At that point, some serious internal work usually begins... and is immediately halted by some material need like going to a day job or dealing with an unexpected COVID infection. But other times, the work continues, and a person realizes that they weren't getting COVID because they were personally doing a bad job at taking steps to avoid COVID, but because that approach to avoiding COVID is a fundamentally flawed model, as is the rest of the model that society is using to solve its problems.
And then, usually without realizing it, they paraphrase Edgar Allen Poe:
"Abandon all models, and imagine the possibilities"
If we accept that the society we live in is using flawed models to make decisions and that we're doing the same with ourselves, it changes how we approach problems, including COVID. And here we come to another fork in the path folk take.
Some folk are so habituated to the "just-in-time" production paradigm that has diminished any resilience industrialism may have once had that they apply it to... anything. Sure, they might discard the CDC's 5-day isolation period (Sponsored by Delta Airlines) to follow the more scientific 14-day isolation. But that carries over part of the model: the idea that the world is static, not ever-changing, so decisions should be reactive, not adaptive. If you were on fire, would you sit and calculate how much extinguisher is appropriate for the amount of fire there is, apply exactly that amount, and then sit and watch to see if the fire flared again before applying more?
Or would you use as much extinguisher as would nearly guarantee your safety?

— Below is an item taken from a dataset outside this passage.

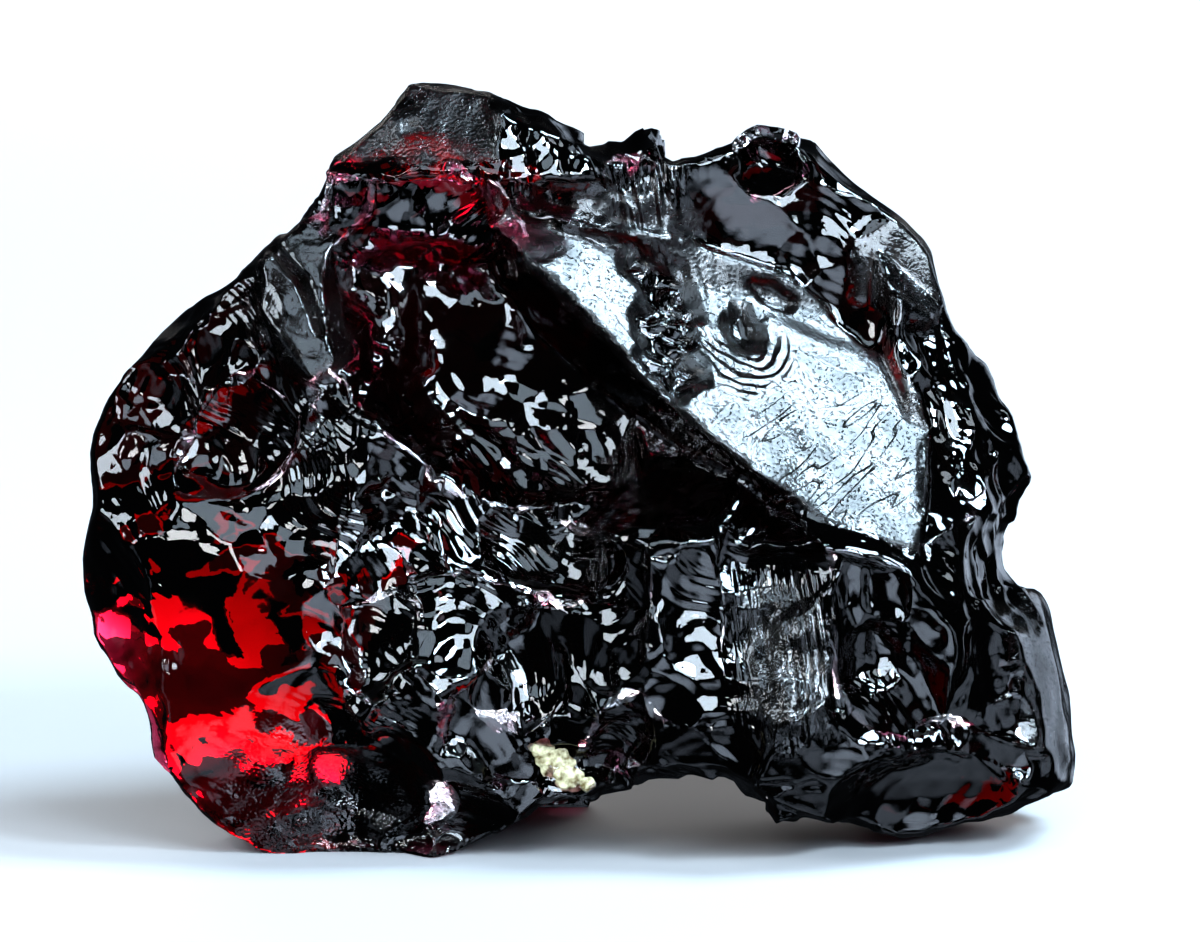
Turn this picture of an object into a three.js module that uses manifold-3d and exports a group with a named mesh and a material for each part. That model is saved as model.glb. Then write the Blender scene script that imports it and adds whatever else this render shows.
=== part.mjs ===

And yet, it's only a few people I know who honor the word's etymology and quarantine for 40 days. And they're ridiculed, even called irrational, for simply anticipating something that's always been true will continue to be true: things change before you know it.
I know more people understand we need a proper quarantine than practice it. I know more people understand they're living out a delusion than can act against it. The question before us is, how can we empower ourselves, and others, to act out their own will, despite the power of these delusions? Nearly every spiritual tradition has some sort of answer to that question as it applies to people, generally, or humans, a bit more specifically.
But I am asking even more specifically: how can we, folk living today in the United States, aware of it as a machine of mass delusion and death, be more empowered toward enacting our will?
I think one opportunity that presents itself most of the day most every day is COVID.
Do better about COVID. Not just individually, though if you haven't yet upgraded masks, or started wearing them more, today is a good day to start. But that sort of stuff is just following the models this society shows us for how to do better about COVID. I want you to abandon those models, and imagine the possibilities for what you doing better about COVID would mean. Does it mean agitating childcare toward better policies? Setting up shopping rotations with roommates? Working past your anxieties to offer your spare mask to a stranger who looks like they've forgotten or broken theirs?
I can't imagine what that'll look like in your day. But I know it's probably one of the most abundant opportunities we have, right now, to be ourselves, and to do what we want: stay healthy.